▶ _Directive_: Print the whole listing exactly.

▶ _Material provided_:
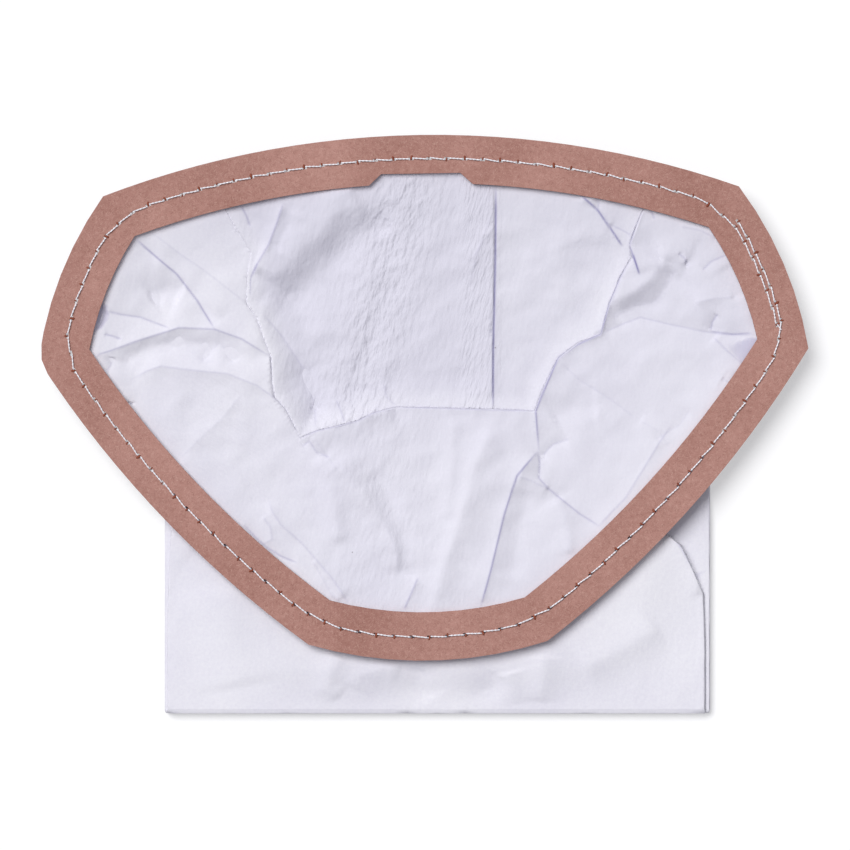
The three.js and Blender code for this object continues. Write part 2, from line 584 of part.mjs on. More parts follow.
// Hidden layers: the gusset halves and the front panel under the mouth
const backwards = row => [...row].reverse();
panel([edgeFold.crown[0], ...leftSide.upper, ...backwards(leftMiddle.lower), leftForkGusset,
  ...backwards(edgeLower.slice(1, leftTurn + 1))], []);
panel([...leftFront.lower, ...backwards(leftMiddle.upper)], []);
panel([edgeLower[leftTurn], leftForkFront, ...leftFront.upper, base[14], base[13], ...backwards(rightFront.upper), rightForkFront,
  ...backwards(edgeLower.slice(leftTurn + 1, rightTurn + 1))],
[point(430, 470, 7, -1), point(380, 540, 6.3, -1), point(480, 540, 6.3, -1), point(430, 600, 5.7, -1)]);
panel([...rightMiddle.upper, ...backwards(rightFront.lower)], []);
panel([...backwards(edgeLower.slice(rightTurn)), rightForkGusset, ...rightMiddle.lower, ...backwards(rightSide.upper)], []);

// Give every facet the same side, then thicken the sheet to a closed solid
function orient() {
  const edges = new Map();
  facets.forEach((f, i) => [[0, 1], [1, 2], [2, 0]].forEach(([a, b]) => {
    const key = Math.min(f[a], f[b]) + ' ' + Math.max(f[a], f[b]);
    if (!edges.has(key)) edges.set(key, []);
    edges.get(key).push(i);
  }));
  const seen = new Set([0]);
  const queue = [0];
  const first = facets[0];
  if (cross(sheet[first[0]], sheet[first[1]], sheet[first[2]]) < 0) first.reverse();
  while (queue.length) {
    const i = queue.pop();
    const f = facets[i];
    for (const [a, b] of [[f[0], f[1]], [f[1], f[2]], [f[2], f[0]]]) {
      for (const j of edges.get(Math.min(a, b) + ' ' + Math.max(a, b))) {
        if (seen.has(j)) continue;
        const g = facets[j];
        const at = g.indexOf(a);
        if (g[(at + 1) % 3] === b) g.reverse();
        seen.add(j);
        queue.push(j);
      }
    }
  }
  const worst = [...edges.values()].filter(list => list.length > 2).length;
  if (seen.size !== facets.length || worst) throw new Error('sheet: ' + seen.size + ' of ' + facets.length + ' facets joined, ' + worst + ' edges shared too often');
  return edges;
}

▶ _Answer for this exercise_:
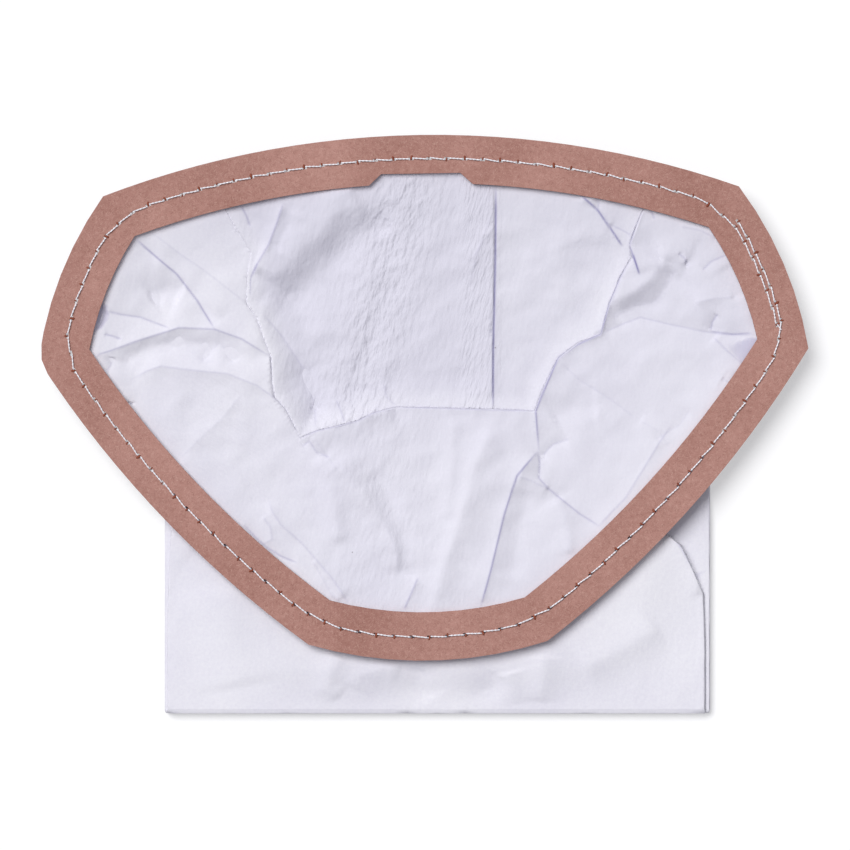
The three.js and Blender code for this object continues. Write part 2, from line 584 of part.mjs on. More parts follow.
// Hidden layers: the gusset halves and the front panel under the mouth
const backwards = row => [...row].reverse();
panel([edgeFold.crown[0], ...leftSide.upper, ...backwards(leftMiddle.lower), leftForkGusset,
  ...backwards(edgeLower.slice(1, leftTurn + 1))], []);
panel([...leftFront.lower, ...backwards(leftMiddle.upper)], []);
panel([edgeLower[leftTurn], leftForkFront, ...leftFront.upper, base[14], base[13], ...backwards(rightFront.upper), rightForkFront,
  ...backwards(edgeLower.slice(leftTurn + 1, rightTurn + 1))],
[point(430, 470, 7, -1), point(380, 540, 6.3, -1), point(480, 540, 6.3, -1), point(430, 600, 5.7, -1)]);
panel([...rightMiddle.upper, ...backwards(rightFront.lower)], []);
panel([...backwards(edgeLower.slice(rightTurn)), rightForkGusset, ...rightMiddle.lower, ...backwards(rightSide.upper)], []);

// Give every facet the same side, then thicken the sheet to a closed solid
function orient() {
  const edges = new Map();
  facets.forEach((f, i) => [[0, 1], [1, 2], [2, 0]].forEach(([a, b]) => {
    const key = Math.min(f[a], f[b]) + ' ' + Math.max(f[a], f[b]);
    if (!edges.has(key)) edges.set(key, []);
    edges.get(key).push(i);
  }));
  const seen = new Set([0]);
  const queue = [0];
  const first = facets[0];
  if (cross(sheet[first[0]], sheet[first[1]], sheet[first[2]]) < 0) first.reverse();
  while (queue.length) {
    const i = queue.pop();
    const f = facets[i];
    for (const [a, b] of [[f[0], f[1]], [f[1], f[2]], [f[2], f[0]]]) {
      for (const j of edges.get(Math.min(a, b) + ' ' + Math.max(a, b))) {
        if (seen.has(j)) continue;
        const g = facets[j];
        const at = g.indexOf(a);
        if (g[(at + 1) % 3] === b) g.reverse();
        seen.add(j);
        queue.push(j);
      }
    }
  }
  const worst = [...edges.values()].filter(list => list.length > 2).length;
  if (seen.size !== facets.length || worst) throw new Error('sheet: ' + seen.size + ' of ' + facets.length + ' facets joined, ' + worst + ' edges shared too often');
  return edges;
}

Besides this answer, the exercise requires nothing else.